A recent paper of Dozier and Silverstein shows that the limiting distribution of $\frac{1}{\sqrt{n}} A_n - zI$ enjoys universality under some rather general hypotheses on $A_n$ (and also provides an explicit formula for this limit, though we do not need that formula for our arguments). In principle, this gives universality for the determinant and thus for the original ESD of $A_n$, but unfortunately the results in that paper do not supply a sufficiently strong rate of convergence to make these arguments rigorous.

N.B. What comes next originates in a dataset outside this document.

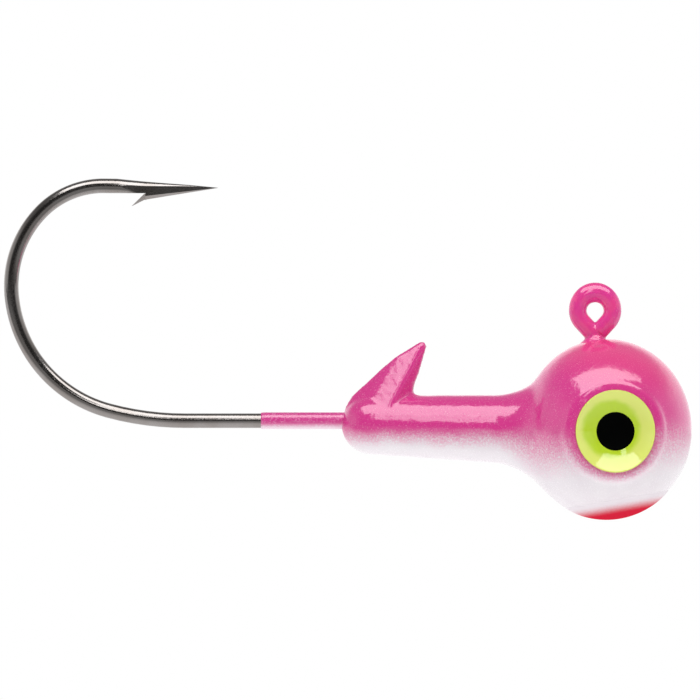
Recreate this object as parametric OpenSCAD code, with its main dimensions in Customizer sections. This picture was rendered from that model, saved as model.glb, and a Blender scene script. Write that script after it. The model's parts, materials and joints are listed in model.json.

To resolve this, we took a slightly different tack, expressing the magnitude of the determinant as the volume of the parallelopiped generated by its rows, which by the high-school “base times height” formula is then the product of various distances from one row to the subspace spanned by previous rows.  The first few terms in this product are easy to understand, but things become difficult for the very last few rows, as the subspace now has very high dimension.  Nevertheless, thanks to existing work on the least singular value problem (and in particular, the bounds on this problem contained in our previous circular law paper), one can show that the contribution of the last few rows is in fact negligible.  For the bulk of the rows, one can use a classical singular value interlacing inequality going back to Cauchy to control the bulk contribution by the distribution of the singular values, for which the Dozier-Silverstein approach applies.  It remains to control the contribution of the intermediate rows which are close, but not too close, to the bottom.  Previously, these rows needed a good rate of convergence on the singular values in order to be controlled; but, borrowing a trick from one of our previous papers, we applied a very useful concentration-of-measure inequality of Talagrand instead to show that the contribution of these rows is negligible also.

In the appendix by Manjunath Krishnapur, a variant of the Dozier-Silverstein result, which establishes universality (in the weak sense of convergence in probability) without computing the limit for a wider class of random matrices, is established by exploiting an invariance principle of Chatterjee that generalises the Lindeberg trick.